Players are also frustrated.

“I think we’re all frustrated, so I know I’ve got to play better and I’m going to work as hard as I possibly can to do that,” Jones said. “I mean obviously I didn’t play well enough. It was unacceptable and I let the team down, so I’ve got to fix it. I’ve got to work hard to get it right and I’m going to do that.”

The team’s 1-3 record, and the shock of how lopsided the scores have been in the losses, has players searching for explanations.

“No expected this to be where we were, where we are, so yeah, there’s some shock but at the end of the day it’s about what we do from here and getting things corrected and playing better football,” Jones said. “I think we all need to play better together, for sure, so that’s what we’re focused on as a group and I’m a big part of that so I’m going to make sure I do that.”

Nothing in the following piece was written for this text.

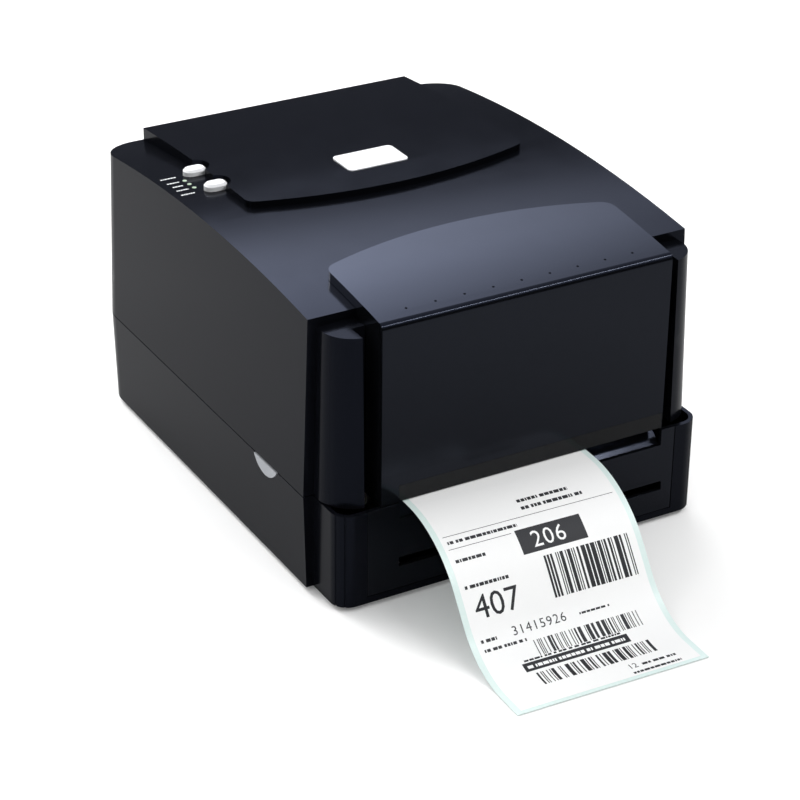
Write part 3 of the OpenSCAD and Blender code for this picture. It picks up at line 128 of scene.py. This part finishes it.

Xavier McKinney knows that the season “could definitely go sideways” at this point.

“I’ve been a part of a team where it has gone sideways. I do understand this league, it’s tough and you’ve got to be able to respond quickly or it could go south, but like I’ve said from the beginning, I believe in the guys that we’ve got in this locker room, I believe in the coaches that we have and at the end of the day, we’ve just got to play better, we’ve got to play more complementary football and that’s what it is,” he said.

“I understand the work that we’ve put in. I understand how we prepare and, ultimately, I understand the talent that we have. We’ve just got to find a way to put it together and right now we are not doing that. So, we’ve just got to find a way, we’ve got to find a way.”

Dexter Lawrence said he is “very shocked” by the way the team has started and said that if it takes him or other leaders “hurtin’ some feelings” to get things turned around then he is willing to do that.

“I’m not afraid to hurt somebody’s feelings,” he said. “ I want to win. Whatever it takes that’s what I’m going to do.”

Something has to happen. I am not sure what that is, but I think it is apparent that this Giants’ season is stunningly on the verge of falling completely apart. If it hasn’t done that already.